Once more with feeling

And around we go again with a different story, uncovered by the first level

Facts:

  • What happened? My mother was emotionally abusive
  • Who was involved? My mother and me
  • When did it happen? My whole life
  • Where did it happen? Everywhere we lived, but mostly in Guam

Emotional:

  • Why did it happen? She was jealous of me and my close relationship with my father. She always wanted me to be someone I wasn’t wired to be and would never meet her expectations
  • How did it happen? She saw the opportunity to hurt me by leaving me stranded which would prove I was weak and inept

And there are lots more stories. But you can see how you can drill down into a whole lot of dark space as you go around and around the machine. I’m not afraid to go deep and I did. About the fifth level through this, I started remembering things; hurtful, painful things that I had buried and compartmentalized.

Betrayal Blindness

There’s something known as Betrayal Blindness. Betrayal Blindness is the unawareness, not-knowing, and forgetting exhibited by people towards betrayal (Freyd, 1996, 1999). This blindness may extend to betrayals that are not traditionally considered “traumas,” such as adultery, inequities in the workplace and society, etc. Victims, perpetrators, and witnesses may display betrayal blindness in order to preserve relationships, institutions, and social systems upon which they depend.

What I uncovered and what I had buried so many years ago was that when I was molested at age 7, instead of holding me close to comfort me or support me, my mother made it clear she believed it was my fault and that I was now dirty and unfit to be her child. And she threw the event in my face whenever I tried to spread my wings or explore any independence. I remembered the event, but not the fact that I’d felt betrayed when she blamed me. At 7 years old, I had no concept that a man who my parents had trusted to be around me since I was a baby would do something that was wrong or hurtful to me. I never understood, at that age, why I was now considered garbage and unworthy.

I realized just how irreparably that trust bond between a mother and daughter had been broken and how deeply it wounded me. I was present to just how I had created the story that it was me who had done something bad and now had to work very hard to have her love me again. At 7 years of age, I began to believe I was unlovable and unforgivable.

This is where my favorite 4 words that have become my personal anthem come into play – “and it’s all bullshit”!

I made that betrayal story up. It was hurtful and traumatic. I wallowed in the drama of it for years. It no longer served me, it actually never did, but there obviously was some sort of a payoff or I would have shed it a lot sooner. But here’s the story I have created now to replace it.

Rewriting the story

Facts:

  • What happened? – I was disinherited
  • Who was involved? – My mother, the executor of her estate and her attorney
  • When did it happen? – prior to June 18, 1997 when she passed away
  • Where did it happen? – Santa Clara, California

Here’s where I get to rewrite it:

  • Why did it happen – my mother recognized that I would always go my own way, I was strong, I would land on my feet, no matter what and I knew how to start over.
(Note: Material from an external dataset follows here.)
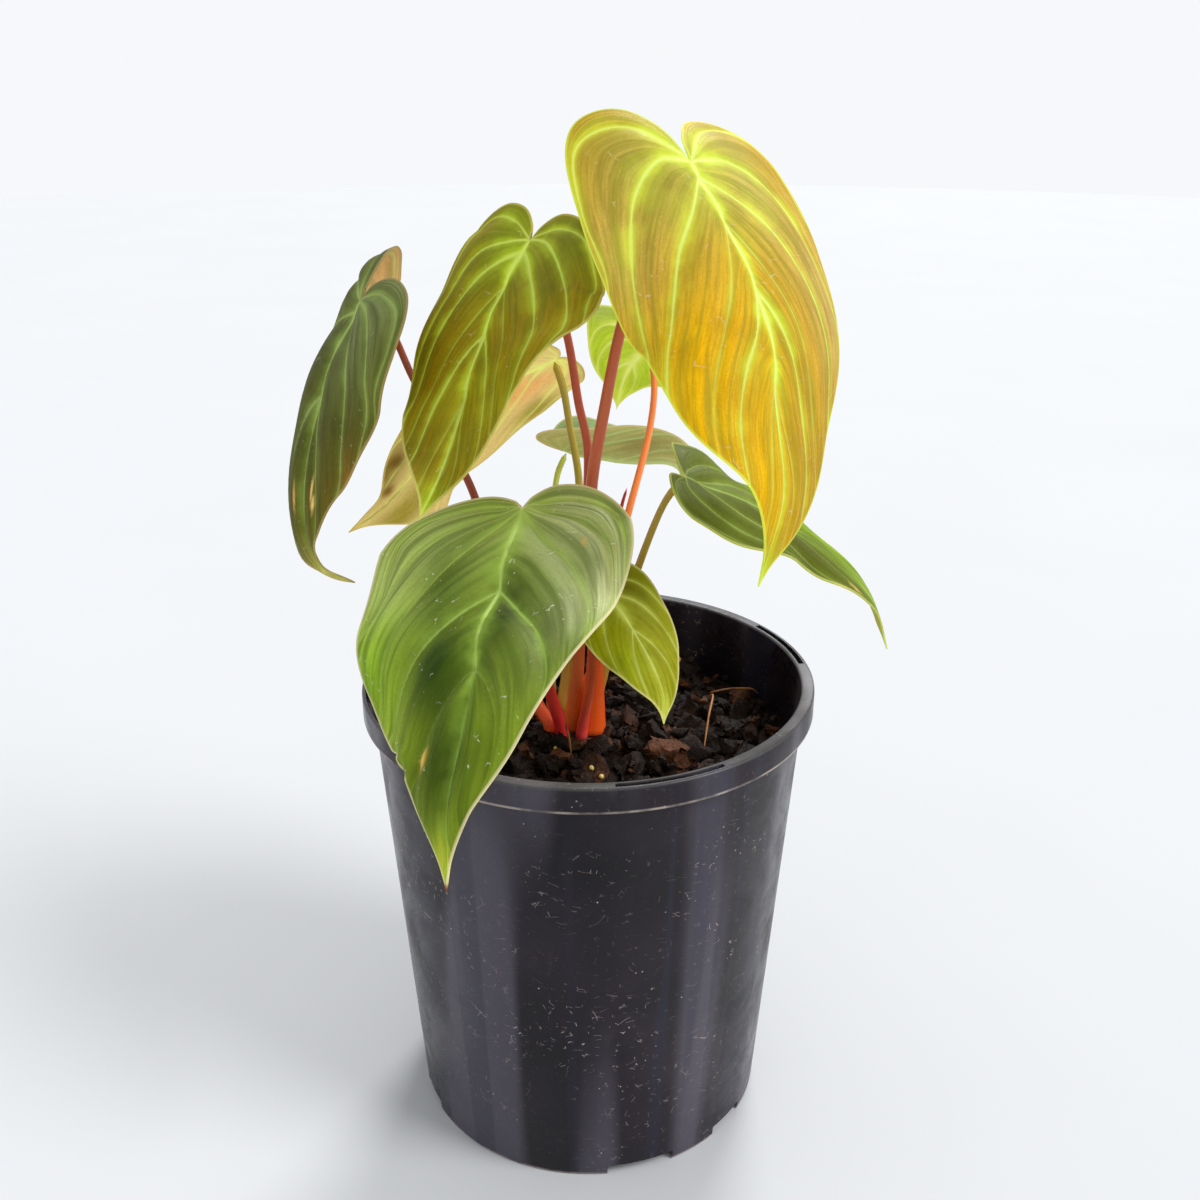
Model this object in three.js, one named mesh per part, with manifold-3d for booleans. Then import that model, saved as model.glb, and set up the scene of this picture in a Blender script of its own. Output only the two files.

It was unexpected, and there were some things I needed still to learn before I could start over.
  • How did it happen – Mom and her people changed her will so that I didn’t receive any of the estate.

I no longer feel blame or shame about what happened. I was a 7 year old kid and my parents reacted badly. In case you’re wondering, I never had reason to doubt my father; he just wanted to kill the guy and let me know he still loved and cared about me. He was always the nurturer. It was my mother I felt I needed to placate and win back.

Any of our stories can be rewritten to empower ourselves instead of tear ourselves down. The “BECAUSE” in the graphic comes into play when we start to assign a causal relationship between the facts and the emotions. Oughta Pilots live in BECAUSE. They’re often created out of our stories.